At 13 a friend's father lent him a twin-lens reflex camera in which he had shown interest. It was not an expensive model, but compared to the instamatics with which he was familiar, it was a very grown-up machine. It had gears linking the two lenses so that when you turned one, they both moved. Popping up the shade hood and peering into the soft frosted glass he could take balls of luminous fuzz and dial them into revelations of solid fact.

The next Saturday, up in the woods, he was photographing the rocks and rills of a hillside brook when he fumbled and dropped the camera into a small pool. He plucked it out and ran home.

He took the camera completely apart as if he were a bomb disposal engineer. He dried ever bit with tissues and Q-tips, and successfully reassembled the whole thing. The only problem was that when he screwed the lens back together he couldn't tell where, in the long fine threading, to stop and set the lock screw. For one lens one could see the focus on the ground glass, but for the bottom lens, the one that takes the picture, one would have had to have carefully marked the proximate pieces, but he had not know that, and now it was too late.

It was still early, so he took a train into New York to a camera repair shop. The guy explained about calibrating lenses and optical benches in brief, then took the camera and tuned it up for a very kid friendly fee. The guy was impressed by how well the kid had done on his own.

But looming behind all this was the question: did he really intend to pretend it hadn't happened, in essence to lie about it? The camera was fine, so why say anything? But not so fast, for actually the camera was better than before, and the camera guy had added dots of black enamel to seal the tiny steel screw heads. The cameras owner might notice this, and then he would be found out to be deceitful, which was far worse than just being clumsy. If he were honest he could at least show how responsibly he had handled the problem and throw himself on the mercy of the court of Avuncular Trust.

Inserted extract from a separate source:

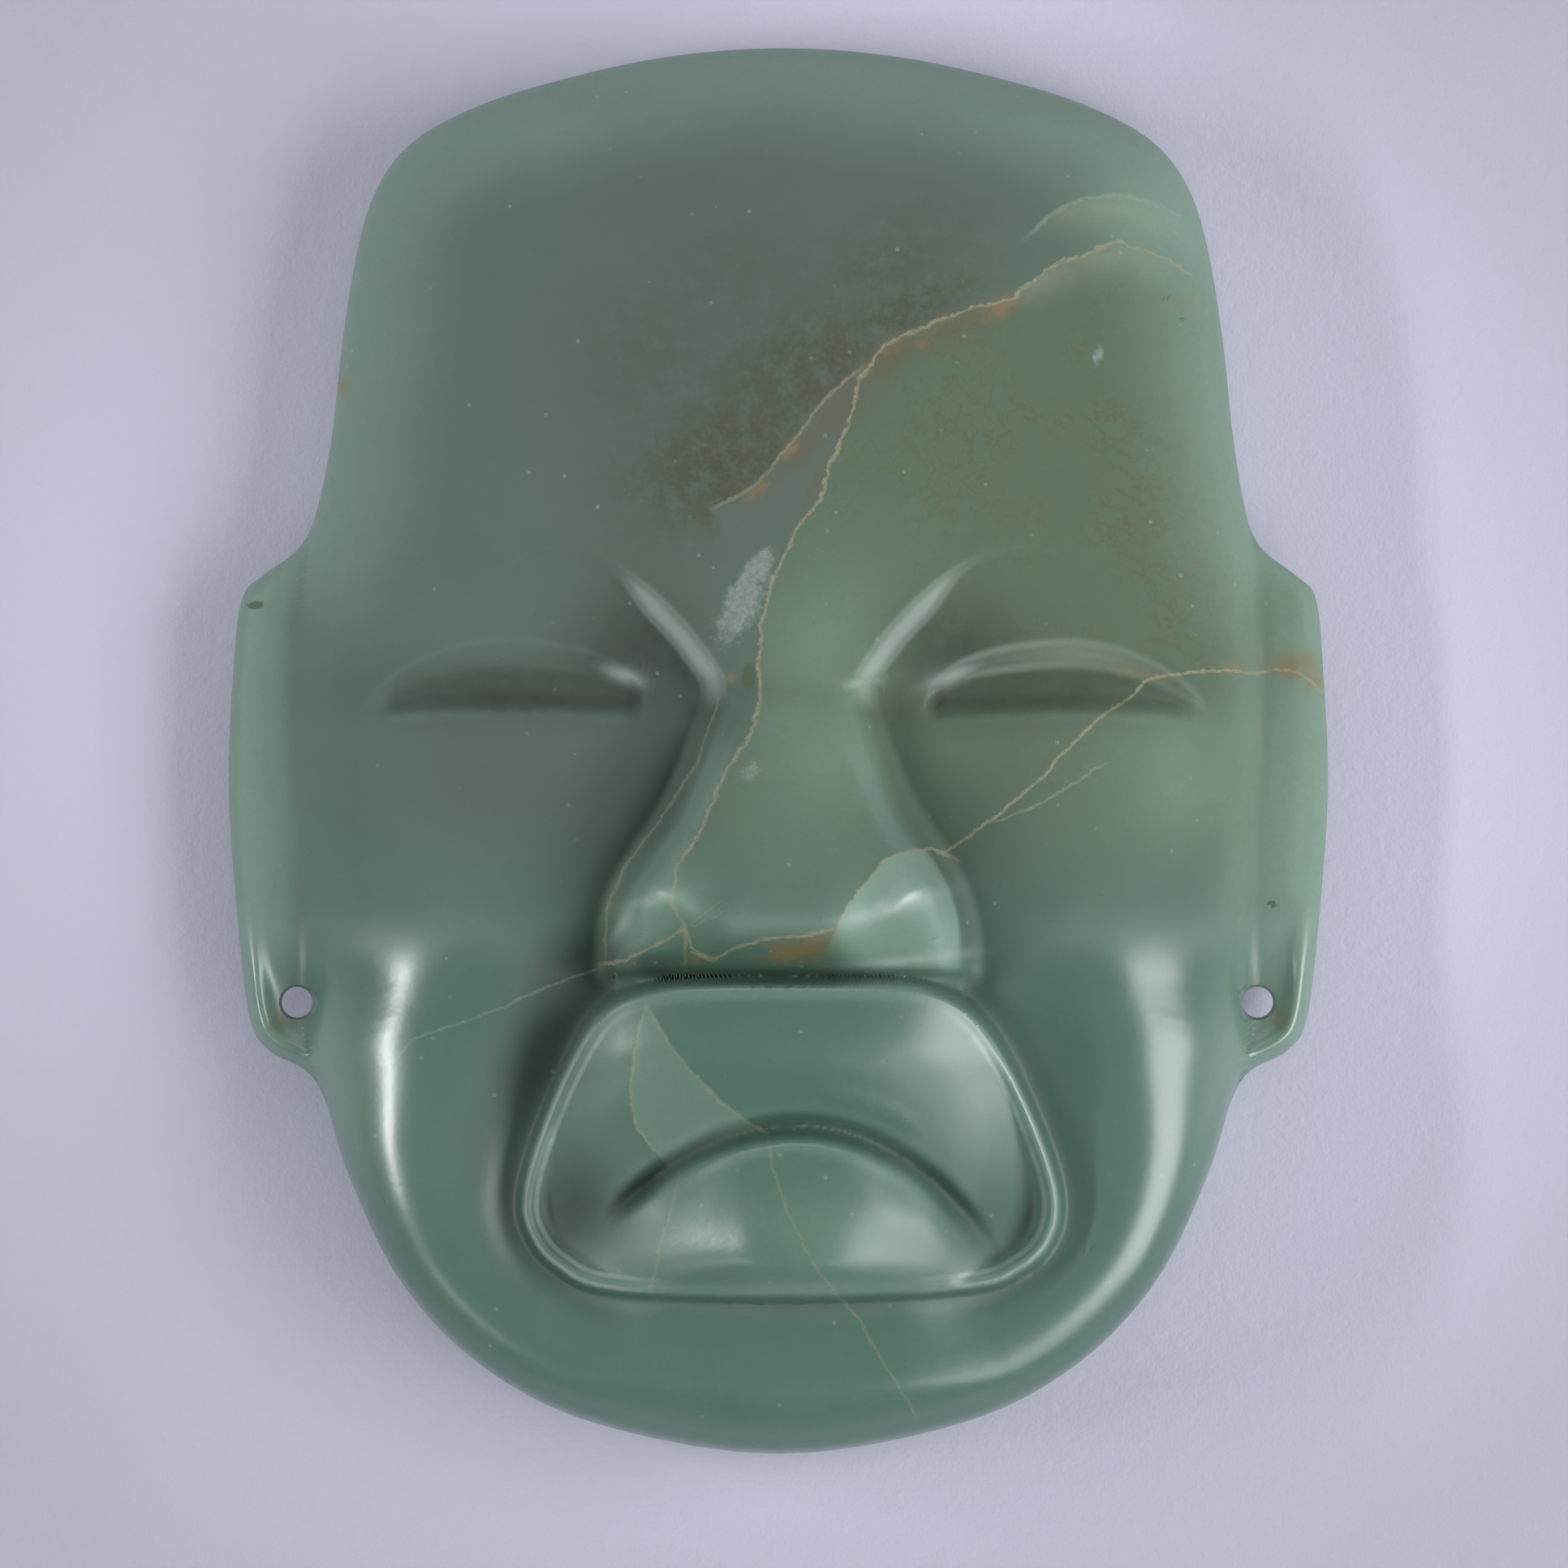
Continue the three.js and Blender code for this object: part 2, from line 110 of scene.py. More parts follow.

He was already leaning towards coming clean in the matter when the condition of the leather and velveteen camera case tipped the balance solidly towards forthright honesty. It looked like a pair of gloves left on the radiator after a snowball fight.

At 21 he was in film school in New York with a job as a teaching assistant at the darkrooms. It was here that he first made a pinhole camera. He lived in the Village snapping pictures with a beat-up Nikon and scribbling in a journal stained with coffee and beer. Mamoun's falafels kept him alive.

One evening, on a subway platform, he was menaced by a teenage gang. Quite suddenly their nonchalant ambling about the pavement coalesced into a precise ring-a-round of 7 thugs, the leader 3 feet from his face, "Whatdaya got man?" "Really nothing really. I got a cigarette." and he gave one to the alpha thug and lit it. He took one for himself and offered them around. The Alpha made a gesture that seemed to mean "peace" and "this time you're lucky". At that signal they drifted out of attack formation, sniffing the air as they went.

At 34 he was in the film business, in the union as a prop and working on shoots for commercials and movies. He was well acquainted with all of the most sophisticated camera equipment in the world, and he was adept at building rigs for in-camera magic effects. As a prop, he styled settings for scenes, made rain, smoke and snow and carried furniture around, and around, and around.

Once, while in Philadelphia working on a movie, he was sleeping in a hotel room when he had a vivid work dream. Common among film crews, these dreams feature an insane movie shoot for which the dreamer is required to execute surreal tasks, like carpeting the beach or attaching Jell-o to the ceiling. Nearly overwhelmed by time pressure and the bizarre, unraveling complexities, the dreamer slogs through the deepening chaos, never really questioning the sense of it all. These dreams are actually quite realistic.

This first night in a strange hotel, the dream featured being late for the Big Scene, and so, still fast asleep, he jumped out of bed and rushed out the door to try to catch the van to the set. He awoke in the hall, on his way to the elevator. He wasn't late. He was 3 hours early. It was the middle of the night and he was just standing there naked and locked out of his room. He didn't know the layout of the hotel, or the room number for anyone else on the crew. He couldn't find a house phone in the hall, or any sort of linen closet or housekeeping station where there might be a towel, a sheet, or a phone. There were no newspapers or floor mats, no room service trays, no shoes left for the valet, and the vase on the console table was bolted and glued down. There wasn't even a "Do not disturb" sign, though he wasn't sure if wearing that would have helped the situation much, especially if the "make me up now" side was showing.

He returned to the door, studied the latch mechanism, and realized that there was absolutely nothing he could do without some sort of tool. He was just a trapped monkey. A naked, freaked-out, trapped monkey.

He heard the muffled sound of television coming through a door on the hall. He knocked softly. He knocked hardly. He knocked harder still and called through the door. Finally, the voice of a man who had dozed off with the T.V. on answered. He was apprehensive about opening the door, but he consented to calling the front desk, which he undoubtedly would have done anyway, what with a naked monkey in the hall. Someone should be called.

Reeve tried to act casual, matter-of-fact, and without guile as he waited in horror for the elevator door to open.

The guy in the room never came out and probably went right back to sleep to have his own nutty dream.

The clerk with the key said nothing. He just chuckled softly and opened the door. "Thank You. I'd give you a tip, but I don't have a thing on me."

55, the next entry, will not be ready for 7 more years.